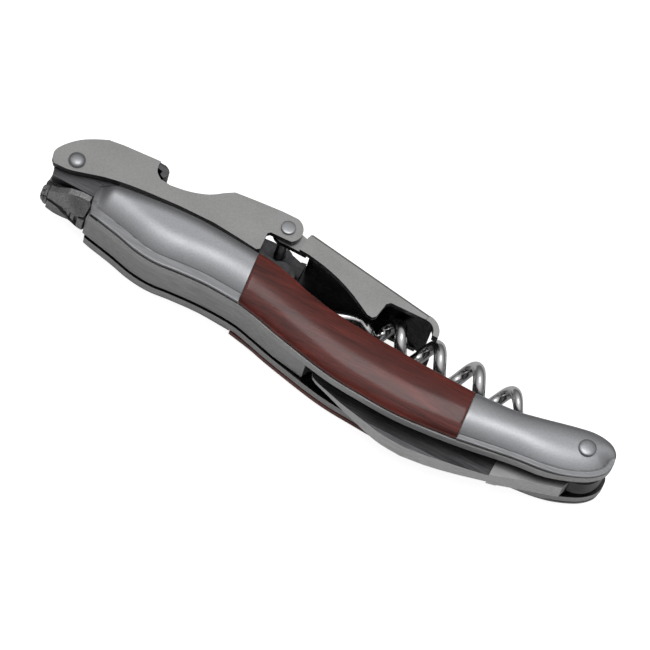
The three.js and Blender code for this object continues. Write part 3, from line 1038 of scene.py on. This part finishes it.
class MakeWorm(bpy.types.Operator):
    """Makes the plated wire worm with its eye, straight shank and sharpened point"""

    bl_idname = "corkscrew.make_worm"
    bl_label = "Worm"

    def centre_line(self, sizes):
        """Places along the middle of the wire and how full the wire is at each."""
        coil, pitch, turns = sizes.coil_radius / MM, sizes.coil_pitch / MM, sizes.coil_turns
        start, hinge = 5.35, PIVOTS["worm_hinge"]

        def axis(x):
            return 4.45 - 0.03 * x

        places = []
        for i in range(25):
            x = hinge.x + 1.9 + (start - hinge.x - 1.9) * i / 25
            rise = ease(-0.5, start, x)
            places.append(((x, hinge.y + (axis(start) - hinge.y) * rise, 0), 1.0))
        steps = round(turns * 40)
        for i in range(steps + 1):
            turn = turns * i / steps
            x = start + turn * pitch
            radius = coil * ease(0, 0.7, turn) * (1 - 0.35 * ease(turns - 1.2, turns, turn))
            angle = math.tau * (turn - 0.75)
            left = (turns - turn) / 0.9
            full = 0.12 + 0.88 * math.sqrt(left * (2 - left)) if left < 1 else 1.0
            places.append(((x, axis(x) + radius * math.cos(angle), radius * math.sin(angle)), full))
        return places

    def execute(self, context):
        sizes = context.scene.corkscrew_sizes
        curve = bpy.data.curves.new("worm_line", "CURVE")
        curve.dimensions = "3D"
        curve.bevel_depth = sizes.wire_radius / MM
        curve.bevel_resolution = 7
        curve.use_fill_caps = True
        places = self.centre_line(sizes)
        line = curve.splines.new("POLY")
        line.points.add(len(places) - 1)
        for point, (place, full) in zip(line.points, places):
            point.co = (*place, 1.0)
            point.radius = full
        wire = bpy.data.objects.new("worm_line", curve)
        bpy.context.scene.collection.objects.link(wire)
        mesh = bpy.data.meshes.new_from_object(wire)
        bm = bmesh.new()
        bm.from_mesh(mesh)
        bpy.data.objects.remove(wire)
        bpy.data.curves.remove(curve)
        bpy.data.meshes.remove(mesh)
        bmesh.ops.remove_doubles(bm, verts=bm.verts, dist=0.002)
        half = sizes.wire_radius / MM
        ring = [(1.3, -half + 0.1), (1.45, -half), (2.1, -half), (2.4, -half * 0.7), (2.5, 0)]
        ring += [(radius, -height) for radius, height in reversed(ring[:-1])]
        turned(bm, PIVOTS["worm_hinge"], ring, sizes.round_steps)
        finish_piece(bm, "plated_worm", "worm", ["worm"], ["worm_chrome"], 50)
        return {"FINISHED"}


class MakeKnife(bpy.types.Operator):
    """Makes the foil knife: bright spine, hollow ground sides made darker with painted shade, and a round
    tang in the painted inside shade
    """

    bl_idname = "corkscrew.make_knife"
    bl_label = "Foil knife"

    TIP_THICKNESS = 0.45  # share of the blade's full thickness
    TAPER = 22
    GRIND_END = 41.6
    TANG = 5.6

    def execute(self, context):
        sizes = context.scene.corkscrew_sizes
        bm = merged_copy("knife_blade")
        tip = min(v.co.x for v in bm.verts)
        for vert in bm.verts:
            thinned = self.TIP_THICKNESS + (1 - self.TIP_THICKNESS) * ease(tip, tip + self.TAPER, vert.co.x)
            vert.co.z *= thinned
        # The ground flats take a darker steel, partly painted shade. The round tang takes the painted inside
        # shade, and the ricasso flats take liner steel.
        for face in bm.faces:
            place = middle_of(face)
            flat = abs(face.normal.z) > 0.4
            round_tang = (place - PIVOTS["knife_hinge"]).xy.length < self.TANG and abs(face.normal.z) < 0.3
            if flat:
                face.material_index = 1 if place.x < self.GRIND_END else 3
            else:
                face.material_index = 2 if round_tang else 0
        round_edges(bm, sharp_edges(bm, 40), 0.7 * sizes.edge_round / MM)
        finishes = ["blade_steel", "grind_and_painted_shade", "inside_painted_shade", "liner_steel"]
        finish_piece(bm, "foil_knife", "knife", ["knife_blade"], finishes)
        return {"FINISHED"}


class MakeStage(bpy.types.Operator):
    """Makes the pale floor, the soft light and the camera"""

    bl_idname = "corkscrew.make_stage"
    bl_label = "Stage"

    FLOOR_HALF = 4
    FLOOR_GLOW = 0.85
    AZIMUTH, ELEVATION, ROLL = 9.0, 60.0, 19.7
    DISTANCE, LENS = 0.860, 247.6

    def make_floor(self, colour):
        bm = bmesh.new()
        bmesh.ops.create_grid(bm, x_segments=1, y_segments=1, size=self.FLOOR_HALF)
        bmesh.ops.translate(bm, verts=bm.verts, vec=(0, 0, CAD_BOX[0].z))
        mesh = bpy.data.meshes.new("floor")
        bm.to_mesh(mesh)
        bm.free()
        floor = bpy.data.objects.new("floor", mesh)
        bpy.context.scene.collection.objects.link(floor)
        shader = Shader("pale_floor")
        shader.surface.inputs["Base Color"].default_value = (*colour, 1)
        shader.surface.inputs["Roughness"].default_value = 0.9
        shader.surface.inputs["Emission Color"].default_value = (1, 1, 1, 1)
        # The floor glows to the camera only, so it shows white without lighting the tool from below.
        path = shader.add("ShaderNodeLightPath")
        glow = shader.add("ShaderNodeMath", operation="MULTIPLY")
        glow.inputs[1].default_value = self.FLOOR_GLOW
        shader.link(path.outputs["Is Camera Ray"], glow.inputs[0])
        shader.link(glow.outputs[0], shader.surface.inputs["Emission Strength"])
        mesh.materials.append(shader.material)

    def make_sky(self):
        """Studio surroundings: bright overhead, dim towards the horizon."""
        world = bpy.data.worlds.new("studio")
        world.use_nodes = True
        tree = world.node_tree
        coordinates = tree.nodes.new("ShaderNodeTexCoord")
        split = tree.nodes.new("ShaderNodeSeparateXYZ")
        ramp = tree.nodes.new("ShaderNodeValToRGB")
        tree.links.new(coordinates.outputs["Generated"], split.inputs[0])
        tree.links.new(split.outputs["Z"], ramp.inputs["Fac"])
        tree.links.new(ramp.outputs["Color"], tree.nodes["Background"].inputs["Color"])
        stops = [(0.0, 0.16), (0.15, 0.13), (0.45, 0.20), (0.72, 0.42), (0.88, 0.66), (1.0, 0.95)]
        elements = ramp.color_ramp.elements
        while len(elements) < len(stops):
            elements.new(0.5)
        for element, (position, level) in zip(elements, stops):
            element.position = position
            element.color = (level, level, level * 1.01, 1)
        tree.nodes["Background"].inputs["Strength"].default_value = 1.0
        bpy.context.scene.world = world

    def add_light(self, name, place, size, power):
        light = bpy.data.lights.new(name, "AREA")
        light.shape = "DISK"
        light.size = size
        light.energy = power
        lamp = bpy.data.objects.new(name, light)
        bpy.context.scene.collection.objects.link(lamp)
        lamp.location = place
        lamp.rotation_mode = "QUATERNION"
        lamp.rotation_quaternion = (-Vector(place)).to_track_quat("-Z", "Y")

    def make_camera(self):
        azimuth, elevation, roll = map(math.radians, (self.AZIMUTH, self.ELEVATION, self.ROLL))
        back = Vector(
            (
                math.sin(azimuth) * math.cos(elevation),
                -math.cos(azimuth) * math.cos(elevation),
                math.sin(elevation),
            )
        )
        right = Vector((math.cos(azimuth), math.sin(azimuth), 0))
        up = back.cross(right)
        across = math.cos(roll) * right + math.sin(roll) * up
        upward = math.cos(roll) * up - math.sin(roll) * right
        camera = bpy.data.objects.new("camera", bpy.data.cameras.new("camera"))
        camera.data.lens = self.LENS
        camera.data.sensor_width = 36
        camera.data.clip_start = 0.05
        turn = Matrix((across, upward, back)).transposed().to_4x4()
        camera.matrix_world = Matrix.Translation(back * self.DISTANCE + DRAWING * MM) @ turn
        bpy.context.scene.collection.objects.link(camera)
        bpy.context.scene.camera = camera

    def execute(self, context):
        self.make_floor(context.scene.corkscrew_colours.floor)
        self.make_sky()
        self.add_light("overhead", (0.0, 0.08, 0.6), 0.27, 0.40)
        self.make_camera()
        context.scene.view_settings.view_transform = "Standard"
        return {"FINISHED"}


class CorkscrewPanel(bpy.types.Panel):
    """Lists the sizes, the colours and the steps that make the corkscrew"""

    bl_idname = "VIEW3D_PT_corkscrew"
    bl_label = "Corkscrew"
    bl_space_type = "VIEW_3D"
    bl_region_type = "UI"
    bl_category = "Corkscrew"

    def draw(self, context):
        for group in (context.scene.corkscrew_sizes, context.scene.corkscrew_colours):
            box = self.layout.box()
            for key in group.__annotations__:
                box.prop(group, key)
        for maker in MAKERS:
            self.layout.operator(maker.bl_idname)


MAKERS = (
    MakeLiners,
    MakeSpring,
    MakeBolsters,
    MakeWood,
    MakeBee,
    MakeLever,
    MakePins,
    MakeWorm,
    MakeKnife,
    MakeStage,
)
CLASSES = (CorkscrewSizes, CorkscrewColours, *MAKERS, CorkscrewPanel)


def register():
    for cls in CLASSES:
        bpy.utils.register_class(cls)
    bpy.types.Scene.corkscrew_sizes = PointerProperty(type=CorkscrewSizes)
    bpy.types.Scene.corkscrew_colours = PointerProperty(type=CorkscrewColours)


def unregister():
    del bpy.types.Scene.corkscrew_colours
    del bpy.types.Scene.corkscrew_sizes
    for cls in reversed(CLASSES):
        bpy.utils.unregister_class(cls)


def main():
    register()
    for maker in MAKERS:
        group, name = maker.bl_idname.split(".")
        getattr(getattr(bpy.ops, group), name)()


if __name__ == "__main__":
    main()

**********

**YOUR TASK:**
From the opening line of the data above through the line that contains "return 4.45 - 0.03 * x", please print each line as it stands and only those lines.

**EXPECTED ANSWER:**
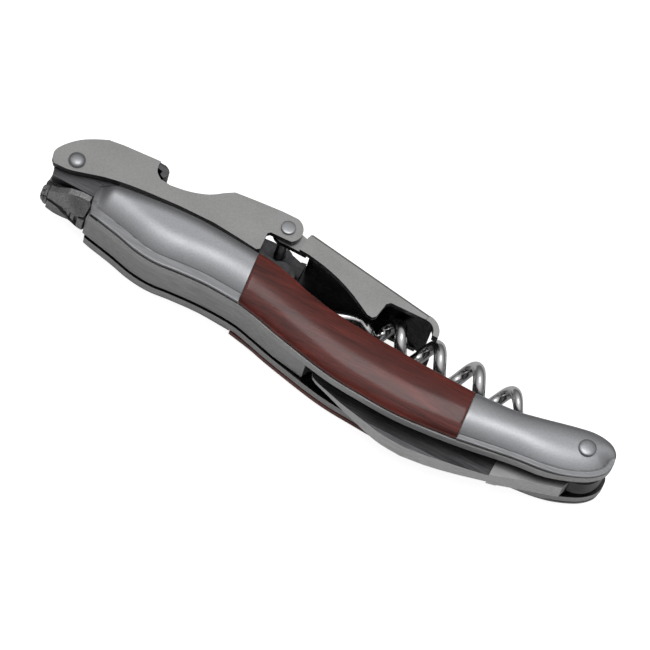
The three.js and Blender code for this object continues. Write part 3, from line 1038 of scene.py on. This part finishes it.
class MakeWorm(bpy.types.Operator):
    """Makes the plated wire worm with its eye, straight shank and sharpened point"""

    bl_idname = "corkscrew.make_worm"
    bl_label = "Worm"

    def centre_line(self, sizes):
        """Places along the middle of the wire and how full the wire is at each."""
        coil, pitch, turns = sizes.coil_radius / MM, sizes.coil_pitch / MM, sizes.coil_turns
        start, hinge = 5.35, PIVOTS["worm_hinge"]

        def axis(x):
            return 4.45 - 0.03 * x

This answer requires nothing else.